I personally stopped watching the show after the third season in 2004, but little did I ever imagine that this weird music show trend would grow into something just…just awful. Two years later, Satan farted in the general direction of the Disney company and one of the execs thought he heard “High School Musical” and that’s how High School Musical became a thing. I won’t lie, I’ve never ever seen this movie. And I never ever will. But from my understanding, it’s about a bunch of optimistic teens who decide that high school sure is tough when you’re white, upper-middle class, and attractive, and so they decide to sing about how difficult that is whenever they can. They go home together when the bell rings and rehearse till their toes bleed and they weep glitter. And then they return and interrupt everyone else’s education with alarmingly stupid songs about friendship and…I dunno…crushes? That sounds about right.

 They’re all smiling so you know they’ll be friends forever.

The movie was an absurd success, much to the surprise of everyone at Disney, who immediately released a second film, and then a third (which made $250 million dollars) called High School Musical 3: Senior Year in 2008. Think about that. It took them only two years to write, produce, direct, advertise, and release three films essentially about the same thing. And they were all successful. That’s how much effort went into it. And that success shows them that’s how much effort is necessary for even more success. I can’t help but respect a business model like that. Clearly people like Christopher Nolan are working way too hard. Who needs a cool villain and a deep story when people will give you money to hear Batman sing “Don’t Stop Believing”? But the message behind these TV musicals – don’t get me wrong, I like actual musicals in general – was questionable. I really hope I don’t need to say this but I will: spontaneously singing with your friends in the middle of the cafeteria will probably not make your life any better. At least, there’s a very slim chance it will. To quote American Dad (skip to 1:49)…

Actually while we’re on the subject of movies, anyone ever seen this incredibly stupid ad at Emagine Theaters?


This grown-ass man paid ten dollars for a ticket and probably twenty for popcorn, gets a text on his phone from his friends who are apparently driving distance away, and instead of just stepping out to answer it in the lobby, actually runs to his car, drives, and physically tells them he didn’t want to interrupt anyone. Mind you, he never actually answered the damn text. That’s scary, and he probably shouldn’t be driving if that’s how he solves problems in life. If this dude’s house caught fire, he would turn off the alarm, leave his family to burn, run to the station and tell the firefighters he didn’t want to disturb anybody. I see this ad every single time I hit the movies and I hate the world for sixty long seconds until it’s over. But I digress.

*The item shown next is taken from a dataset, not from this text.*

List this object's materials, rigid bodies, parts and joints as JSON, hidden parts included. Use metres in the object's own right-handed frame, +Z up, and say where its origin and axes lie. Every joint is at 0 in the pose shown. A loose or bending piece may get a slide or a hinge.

A year after High School Musical 3, a man named Ryan Murphy, who made Nip/Tuck and American Horror Story, decided to take the karaoke of American Idol and give it a narrative. In high school too, because life pretty much just ends after you leave the 12th grade. People get their diplomas, throw their caps up in the air, and then violently explode, and that’s how kids are born. I saw the first episode of this show, and I didn’t hate it. It had its charms, I suppose. But I didn’t care enough to keep watching it. It wasn’t for me. Sure they all had random, topical, teen problems, but I learned a long time ago that simply being in America generally affords you a standard of life several times better than most people in the world. The 99% in America are still relatively the top ten worldwide. But that’s just me. People like it, whatever, fine. Just be aware of the events that led to it, and how much money you’re blowing on a formula.